Now that we have been in Nanaimo for a while, a certain question has emerged as a very popular conversation starter.
“How are you liking Nanaimo so far?”
Great question! My short answer is “It’s an easy place to like, and it feels like home already.”
Lucky for you, I will now also share my long answer.
First off, to get it out of the way, we love the weather. I am so thankful we did not have to endure this past winter in the prairies. The winter that just would not quit. I remember our first winter in Edmonton was like that too. Not a great welcome to the province. Here in Nanaimo we get a perfect mix of sunshine and rain. Spring comes early and takes its time. Summers and winters are generally mild. It’s just great all around.
The size of this city is perfect. Large enough to have a Costco, but small enough that I bump into somebody I know or at least recognize at that Costco most of the time. I really don’t know that many people here (I know families from church and school, of which there is a significant overlap, and attend a book club, also with a decent overlap with church people), but apparently it’s enough. I was with the kids at McDonalds once when Tim was out of town. Victor needed to go to the bathroom, and I recognized a family in the play area from school, so instead of having to take everybody with us, I asked the mom if she wouldn’t mind watching Erika in the highchair. The other day, our family was walking through a parking lot at the mall the other day and somebody drives by and yells my name out of the window. I waved then turned to Tim and said “I love living here.” It made me feel so at home.
Before Nanaimo became our home, we thought we were going to live in the Fraser Valley on the mainland. Every time we go back there to visit my family, I’m reminded of one huge reason I’m glad we don’t live there (don’t worry, this isn’t headed in the direction it just sounded like it’s heading): traffic congestion. Vancouver all the way to Chilliwack is just booming. The more people who live there, the more traffic there is on the roads and highways. It’s not quick to get anywhere. Even residential areas are packed with vehicles parked on the roads. All the new residential complexes are usually duplexes or single homes, each with their own income suite, lined up neatly in tight little rows. That’s a lot of people with too many vehicles in a small area. That’s not the kind of neighbourhood we’d like to call home.
We get to call Vancouver Island our home. I mean, come on. Who wouldn’t want that? Everybody loves the island. I loved living here when I lived in Victoria. I loved coming back to visit Tim’s family. It’s beautiful. It’s a destination. It adheres strongly to the idea of “island living”, being casual and laid-back. I don’t think you’ll ever catch me turning my watch to Island Time (punctuality is pretty much my love language), but I fully appreciate a culture that doesn’t expect too much of me. This leads directly into my last point…

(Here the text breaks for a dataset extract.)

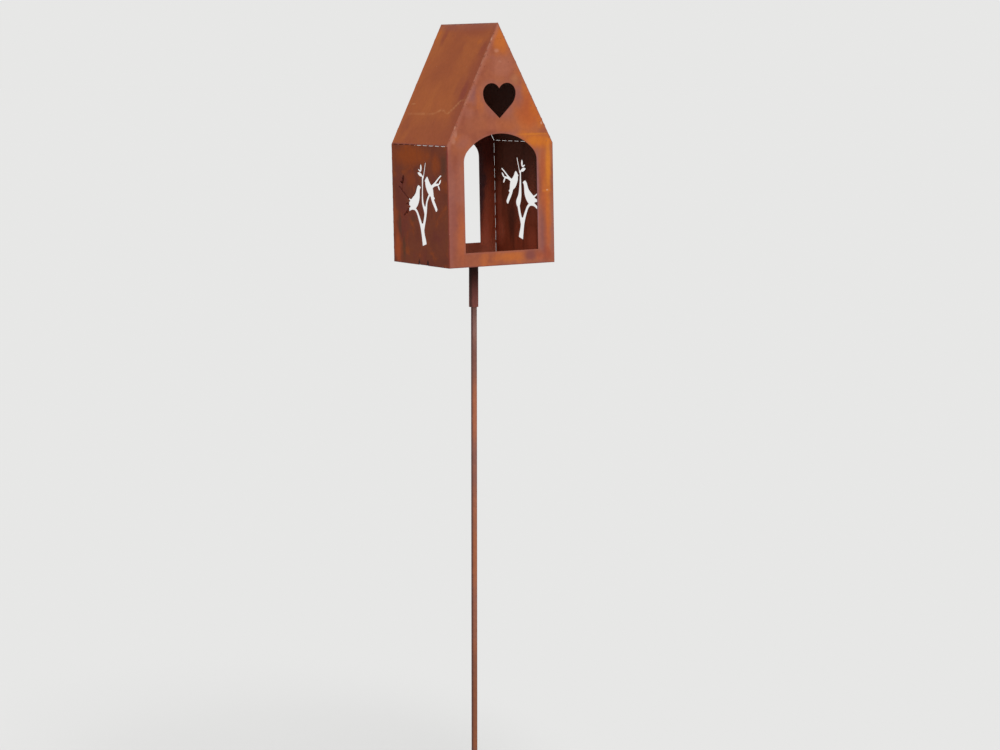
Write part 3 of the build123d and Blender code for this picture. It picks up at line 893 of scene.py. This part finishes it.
def gridPiece(name, grids, material):
    # each grid is rows x columns x 3: rows run along the piece and columns go round it; rows that close
    # up to a point, and the last row of a closed ring, are merged
    points, faces, start = [], [], 0
    for grid in grids:
        rows, columns = grid.shape[:2]
        row, column = np.meshgrid(np.arange(rows - 1), np.arange(columns), indexing="ij")
        beside = (column + 1) % columns
        quads = np.stack([row * columns + column, row * columns + beside,
                          (row + 1) * columns + beside, (row + 1) * columns + column], -1)
        points.append(grid.reshape(-1, 3))
        faces.append(quads.reshape(-1, 4) + start)
        start += rows * columns
    mesh = bpy.data.meshes.new(name)
    mesh.from_pydata(toFrame(np.concatenate(points)).tolist(), [], np.concatenate(faces).tolist())
    shape = bmesh.new()
    shape.from_mesh(mesh)
    bmesh.ops.remove_doubles(shape, verts=shape.verts, dist=1e-6)
    bmesh.ops.recalc_face_normals(shape, faces=shape.faces)
    shape.to_mesh(mesh)
    shape.free()
    mesh.polygons.foreach_set("use_smooth", np.ones(len(mesh.polygons), bool))
    mesh.materials.append(material)
    piece = bpy.data.objects.new(name, mesh)
    bpy.context.scene.collection.objects.link(piece)
    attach(piece, "root")
    return piece


def gridAxes(values):
    # u runs from 0 to 1 along a piece and v once round it
    u = np.linspace(0, 1, values["rows"])[:, None]
    v = np.linspace(0, 2 * pi, values["columns"], endpoint=False)[None, :]
    return u, v


def slopeAxes(side):
    # up a roof slope and straight out of it
    up = np.array((-side * halfWidth, 0, roofRise)) / slopeLength
    out = np.array((side * roofRise, 0, halfWidth)) / slopeLength
    return up, out


def bead(start, end, across, out, values):
    # a run of weld: an ellipse carried from start to end, closed at both ends by (1 - |2u - 1|^p)^(1/2)
    # and rippled by 1 + ripple cos(2 pi (count u - lag cos v)), v being the angle round the ellipse
    start, end, across, out = (np.array(each, float) for each in (start, end, across, out))
    u, v = gridAxes(values)
    size = np.sqrt(1 - np.abs(2 * u - 1) ** values["blunt"])
    ripple = 1 + values["ripple"] * np.cos(2 * pi * (values["ripples"] * u - values["lag"] * np.cos(v)))
    line = start + u[..., None] * (end - start)
    wide = (size * ripple * np.cos(v))[..., None] * across * values["width"] / 2
    tall = (size * ripple * np.sin(v))[..., None] * out * values["height"] / 2
    return line + wide + tall


seamTack = {"rows": 40, "columns": 20, "blunt": 6, "ripple": 0.07, "ripples": 5, "lag": 0.22,
            "length": 8.0, "width": 2.1, "height": 2.0, "places": (0.12, 0.5, 0.88),
            "behind": 0.85, "under": 1.25}  # its middle, from the roof's back edge and from the slope


def seamTackBeads(side):
    # short welds on the back gable's edge, up against the end of the roof
    run = slopeLength - (house["sheet"] + house["seamGap"]) / (halfWidth / roofRise)
    up, out = slopeAxes(side)
    eave = np.array((side * halfWidth, halfDepth + seamTack["behind"], house["eaves"]))
    seam = eave - out * seamTack["under"]
    half = up * seamTack["length"] / 2
    return [bead(seam + up * run * place - half, seam + up * run * place + half, (0, 1, 0), out, seamTack)
            for place in seamTack["places"]]


floorTack = {"rows": 56, "columns": 20, "blunt": 8, "ripple": 0.08, "ripples": 9, "lag": 0.22,
             "length": 14.0, "width": 3.2, "height": 2.6, "places": (-60.0, 60.0), "top": 3.0,
             "out": 0.7}  # its middle, from the wall and from the floor's top


def floorTackBeads(side):
    # corner welds between the floor's top and the front or back wall
    face = backInside if side > 0 else house["sheet"] - halfDepth
    out = np.array((0, -side, 1)) / sqrt(2)
    across = np.array((0, side, 1)) / sqrt(2)
    seat = np.array((0, face - side * floorTack["out"], floorTack["top"] + floorTack["out"]))
    half = np.array((floorTack["length"] / 2, 0, 0))
    return [bead(seat + (place, 0, 0) - half, seat + (place, 0, 0) + half, across, out, floorTack)
            for place in floorTack["places"]]


socketBead = {"rows": 241, "columns": 20, "ringRadius": 8.9, "width": 3.9, "height": 3.0,
              "ripple": 0.09, "ripples": 36, "lag": 0.25, "top": 0.1,
              "lump": 0.16, "lumpSpan": 0.02,  # where the run ends on its own start; its span in turns
              "shift": 0.5}  # of the tube from the bar's middle, to the lean's side


def socketBeadRing():
    # fillet weld round the socket: an ellipse tipped 45 degrees and carried round a circle under the floor,
    # with a straight bead's ripples and a lump of 1 + lump exp(-((u - 1/2) / lumpSpan)^2)
    values = socketBead
    u, v = gridAxes(values)
    lump = 1 + values["lump"] * np.exp(-(((u - 0.5) / values["lumpSpan"]) ** 2))
    ripple = lump + values["ripple"] * np.cos(2 * pi * (values["ripples"] * u - values["lag"] * np.cos(v)))
    wide, tall = ripple * np.cos(v) * values["width"] / 2, ripple * np.sin(v) * values["height"] / 2
    radius = values["ringRadius"] + (wide + tall) / sqrt(2)
    height = values["top"] - values["height"] / 2 + (wide - tall) / sqrt(2)
    angle = 2 * pi * u
    ring = np.stack([radius * np.cos(angle), radius * np.sin(angle), height + 0 * angle], -1)
    return [ring + values["shift"] * np.array((cos(bearing), sin(bearing), 0))]


gableLump = {"rows": 13, "columns": 12, "blunt": 2, "ripple": 0.0, "ripples": 1, "lag": 0.0,
             "width": 2.5, "height": 2.1, "inset": 0.75,
             "left": ((12, 4), (23, 6), (41, 11), (58, 3), (74, 5), (92, 4), (104, 3), (118, 6), (132, 3),
                      (147, 8), (165, 9), (174, 5), (190, 6), (205, 3)),
             "right": ((12, 4), (34, 7), (45, 5), (66, 3), (88, 4), (109, 3), (131, 4), (152, 6), (176, 4),
                       (198, 3))}


def gableLumps(side):
    # low lumps that the grinder left on a front gable's weld: short beads half sunk in the edge, each given
    # by its distance up from the eave and its length
    up, out = slopeAxes(side)
    outwards = (out - (0, 1, 0)) / sqrt(2)
    across = (out + (0, 1, 0)) / sqrt(2)
    edge = np.array((side * halfWidth, -halfDepth, house["eaves"])) - outwards * gableLump["inset"] * sqrt(2)
    places = gableLump["left" if side < 0 else "right"]
    return [bead(edge + up * (place - length / 2), edge + up * (place + length / 2), across, outwards,
                 gableLump) for place, length in places]


spatter = {"seed": 11, "count": 46, "rows": 5, "columns": 8, "radius": (0.35, 0.8), "flat": 0.55,
           "nearest": 2.0, "away": 12.0, "from": 8.0, "upTo": 214.0, "roofShare": 0.4}


def spatterDrops(side):
    # weld spatter beside a front gable's edge: flattened half balls on the front wall and on the roof,
    # thinning out with their distance from the weld
    draw = np.random.default_rng(spatter["seed"] + side)
    count = spatter["count"]
    up, out = slopeAxes(side)
    edge = np.array((side * halfWidth, -halfDepth, house["eaves"]))
    along = draw.uniform(spatter["from"], spatter["upTo"], count)
    away = spatter["nearest"] + spatter["away"] * draw.random(count) ** 2
    radius = draw.uniform(*spatter["radius"], count)
    onRoof = draw.random(count) < spatter["roofShare"]
    inFront = np.array((0, -1.0, 0))
    u = np.linspace(0, pi, spatter["rows"])[:, None]
    v = np.linspace(0, 2 * pi, spatter["columns"], endpoint=False)[None, :]
    drops = []
    for i in range(count):
        normal, sideways = (out, -inFront) if onRoof[i] else (inFront, -out)
        centre = edge + up * along[i] + sideways * away[i]
        if not onRoof[i] and abs(centre[0]) < radius[i]:
            continue
        ball = (np.sin(u) * np.cos(v))[..., None] * up + (np.sin(u) * np.sin(v))[..., None] * sideways
        lift = (np.cos(u) + 0 * v)[..., None] * normal * spatter["flat"]
        drops.append(centre + radius[i] * (ball + lift))
    return drops


lumpMaterial = materials["weldLumpRust"]
for side, name in ((-1, "left"), (1, "right")):
    gridPiece("front_" + name + "_gable_lumps", gableLumps(side), lumpMaterial)
    gridPiece("front_" + name + "_gable_spatter", spatterDrops(side), lumpMaterial)

rawWeldMaterial = materials["rawWeldRust"]
for side, tacks, floorTacks in ((-1, "back_left_gable_tacks", "front_floor_tacks"),
                                (1, "back_right_gable_tacks", "back_floor_tacks")):
    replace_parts(gridPiece(tacks + "_beads", seamTackBeads(side), rawWeldMaterial), tacks)
    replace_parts(gridPiece(floorTacks + "_beads", floorTackBeads(side), rawWeldMaterial),
                floorTacks)
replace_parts(gridPiece("socket_weld_bead", socketBeadRing(), rawWeldMaterial), "socket_weld")
print("weld beads made")

# Studio

studio = {
    "sunFrom": (-0.06, -0.58, 0.81),
    "sunSpread": 34.0,  # degrees, as wide as a large soft box
    "sunLevel": 1.1,  # light on a surface that faces it, where 1 shows a colour as written
    "skyLevel": 0.41,
    "paleLevel": 0.8,  # of the floor and the backdrop, as the camera sees them
    "paleBlue": 0.99,  # their blue, as a share of their red and green
    "floorBounce": 0.25,
    "floorRadius": 90.0,
    "floorSides": 96,
}


def seenShare(tree):
    # 1 for what the camera sees, also in gloss and through glass
    path = addNode(tree, "LightPath").outputs
    seen = reckon(tree, "MAXIMUM", path["Is Camera Ray"], path["Is Glossy Ray"])
    return reckon(tree, "MAXIMUM", seen, path["Is Transmission Ray"])


def stageColour(tree, level, seen):
    # one grey for the light it gives, and another, slightly yellow, for what the camera sees
    return mixColour(tree, seenShare(tree), (level, level, level, 1),
                     (seen, seen, seen * studio["paleBlue"], 1))


def makeFloor():
    sunDown = Vector(studio["sunFrom"]).normalized().z * studio["sunLevel"]
    seen = studio["paleLevel"] / (sunDown + studio["skyLevel"])
    angle = np.linspace(0, 2 * pi, studio["floorSides"], endpoint=False)
    rim = studio["floorRadius"] * np.stack([np.cos(angle), np.sin(angle), 0 * angle], -1)
    mesh = bpy.data.meshes.new("studioFloor")
    mesh.from_pydata(rim.tolist(), [], [list(range(len(angle)))])
    material = bpy.data.materials.new("paleFloor")
    material.use_nodes = True
    tree = material.node_tree
    tree.nodes.remove(tree.nodes["Principled BSDF"])
    colour = stageColour(tree, studio["floorBounce"], seen)
    matt = addNode(tree, "BsdfDiffuse", {"Color": colour}).outputs[0]
    below = addNode(tree, "NewGeometry").outputs["Backfacing"]
    clear = addNode(tree, "BsdfTransparent").outputs[0]
    shown = addNode(tree, "MixShader", {0: below, 1: matt, 2: clear}).outputs[0]
    feed(tree, tree.nodes["Material Output"], {"Surface": shown})
    mesh.materials.append(material)
    floor = bpy.data.objects.new("studioFloor", mesh)
    bpy.context.scene.collection.objects.link(floor)


def makeLight():
    lamp = bpy.data.lights.new("softSun", "SUN")
    lamp.energy = studio["sunLevel"] * pi
    lamp.angle = radians(studio["sunSpread"])
    sun = bpy.data.objects.new("softSun", lamp)
    sun.rotation_euler = Vector(studio["sunFrom"]).to_track_quat("Z", "Y").to_euler()
    bpy.context.scene.collection.objects.link(sun)
    world = bpy.data.worlds.new("studioWorld")
    world.use_nodes = True
    tree = world.node_tree
    colour = stageColour(tree, studio["skyLevel"], studio["paleLevel"])
    feed(tree, tree.nodes["Background"], {"Color": colour, "Strength": 1.0})
    bpy.context.scene.world = world


photoView = {"place": (-2.1581, -3.9657, 1.4629), "pitch": 82.971, "heading": -29.117,  # metres, degrees
             "lens": 96.005, "sensor": 36.0,  # millimetres
             "clipNear": 0.1, "clipFar": 400.0}


def makeCamera():
    camera = bpy.data.cameras.new("photoCamera")
    camera.lens = photoView["lens"]
    camera.sensor_width = photoView["sensor"]
    camera.clip_start = photoView["clipNear"]
    camera.clip_end = photoView["clipFar"]
    stand = bpy.data.objects.new("photoCamera", camera)
    stand.location = photoView["place"]
    stand.rotation_euler = (radians(photoView["pitch"]), 0, radians(photoView["heading"]))
    bpy.context.scene.collection.objects.link(stand)
    bpy.context.scene.camera = stand


makeFloor()
makeLight()
makeCamera()
bpy.context.scene.view_settings.view_transform = "Standard"
print("studio made")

There are fewer expectations here. When we lived in Edmonton, I can’t count how many times people said I had to visit certain establishments to purchase certain food items or kids stuff. I have to say I never did go to that bakery or that deli. The more you tell me I should do something, the more I don’t want to do it. Sorry influencers, you don’t work on me. When I was in highschool a huge movie theater opened up in my neighbourhood and for years I refused to go see a movie there just because it was the cool thing to do. That, my friends, is a real indie hipster person. Ha!
I feel there is a certain aesthetic to life these days. You or your space have to look a certain way or you can’t be part of the club. For instance, My brother’s church in Langley meets in a school gym, so they have to pack up everything they need for a Sunday morning in a trailer. They dedicate space in that trailer for a rug and backdrop for their coffee station. I happen to know a lot of people at this church and know that it would be just as awesome of a place of worship without these frills, but people expect these frills these days. I’m not a frilly person. Nanaimo is not a frilly place. One of my friends labelled it as unpretentious. I know myself to know that I don’t bend to the ways of pop culture, but that doesn’t mean that I can just ignore it. I don’t like being told what to do, where to go, what to spend my money on. I don’t follow influencers on social media (okay, maybe a couple, but it’s because I like them as a person). I have yet to see a spec of any of this here in Nanaimo, and I love it.
So there you have it. What I love about Nanaimo. And don’t forget, we have a guest room if you want to experience this all for yourselves temporarily. :)
I love the “expectations” piece. I mean, being an insufferable Vancouverite, I do love spending money and time on vegan restaurants and craft beer, so the reccomendation thing doesn’t apply, but I do feel like on the island there is less of a comparison-game culture. Nanaimo is so lovely, and I’m so glad you feel at home there! You’ve brought so much joy to Mom and Dad in the last eight months, not only through your offspring but through your own presence.
I like that coffee station they have, for what it’s worth.
It is a very nice coffee station.
This is very interesting to me.. because a lot of your reasons why you like Nanaimo (size, running into people, less traffic) are the reasons why I would eventually love to live somewhere more like Nanaimo.. and less like Burnaby. And a Costco is a good asset, always. ;)
Nanaimo would welcome you with open arms!
Island time. A blessing and a curse.